Color is the newest social media application on the block, launched just after SxSW and relying on proximity-based media sharing instead of a friend model. Founded by names from other successful ventures along with $41 million in funding, Color seemed poised to storm the social media market.
One day after its launch, Color Labs, Inc. released an update to the Color app. Originally launched to support a 100 foot radius to find people for sharing, its new update was released to adjust that radius on the fly based on nearby activity. Considering the app is essentially useless without others who participate, this update is necessary to gain users (and necessary given it missed a great geek-dense SxSW event). When you read the opening statement in the product description in the Apple App Store and Android Marketplace, you can see that this need for others using the app nearby isn't exactly a surprise for Color:
WARNING: DON'T USE COLOR ALONE.
With so little activity visible to a user, users might look to the interface to provide some clues to using the app. After all, knowing if you are even using it correctly can manage your expectations one way or the other. Once installed, the app immediately asks for your first name, then prompts you for a photo of yourself, and then drops you right into its interface with some inexplicable icons (notwithstanding the tiny "Next" text-link-like buttons that move you along in the process). With no activity, it's hard to know what those icons do. This company-provided screen shot shows the app with its confounding icons in an ideally-active stream of content:
You might be motivated to look for a help screen in the application, but you'll have no luck. You might even be motivated to go to the Color web site to look for a tutorial or some form of documentation, but no luck.
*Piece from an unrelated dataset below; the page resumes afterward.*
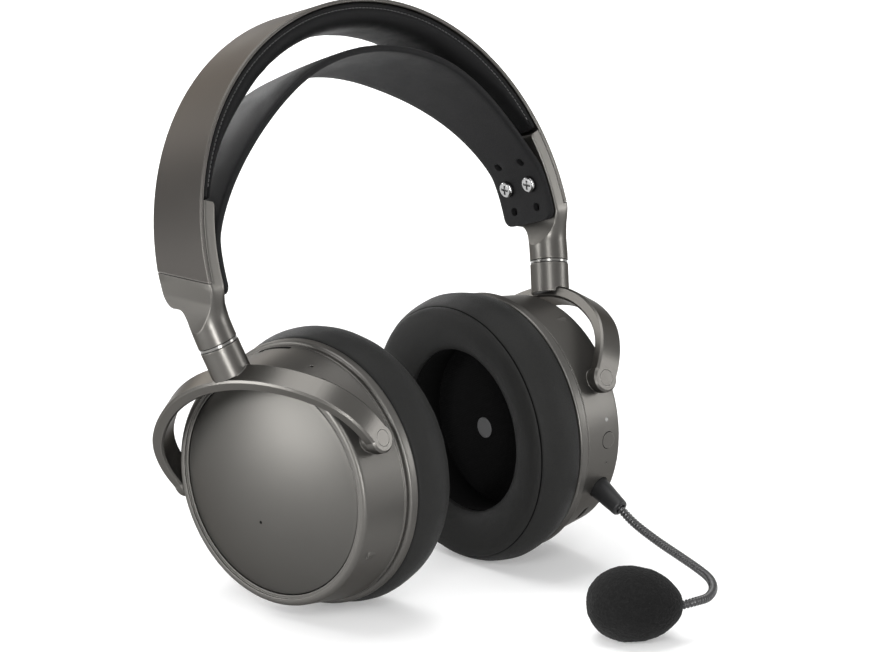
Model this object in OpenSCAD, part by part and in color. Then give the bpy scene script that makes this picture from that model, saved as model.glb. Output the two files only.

It turns out that there is a demo video available on Vimeo, but Color doesn't even link it from the site — you have to find it somewhere in the copious industry press coverage, which is something the typical user won't be doing.
When the Color Labs CEO says that the company is much more of a research company and a data mining company than a photo sharing site,
it seems fair to question if the technology led the product rather than a tangible business model taking the lead. Given Color's reception so far, that seems like it may very well be the case.
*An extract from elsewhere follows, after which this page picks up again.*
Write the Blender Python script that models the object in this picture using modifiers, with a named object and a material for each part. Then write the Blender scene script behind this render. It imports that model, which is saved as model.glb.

In the Apple App Store product page for Color, the highest rated review of the product is really a parody, comparing it to a puzzle game (images of the full description):
You conquered Myst. You understood the end of Lost. You can do this! You're not going to let this new adventure game genre get the best of you! You will master this if it takes all weekend. You discover a button to create a group! You wonder what a group is. Progress, of sorts.
Given how easy it is to spoof GPS locations on a phone, even though the Color Labs CEO says that Color doesn't rely on GPS, it's a matter of time before a method to spoof locations is widespread. Let's not forget that Color is essentially anonymous, too, requiring no validation beyond location. It won't be long before you can expect to see Color turn into nothing more than a spam outlet or Chatroulette variant. I can assure you, I would not be letting my children (non-existent though they may be) install this app on their phones.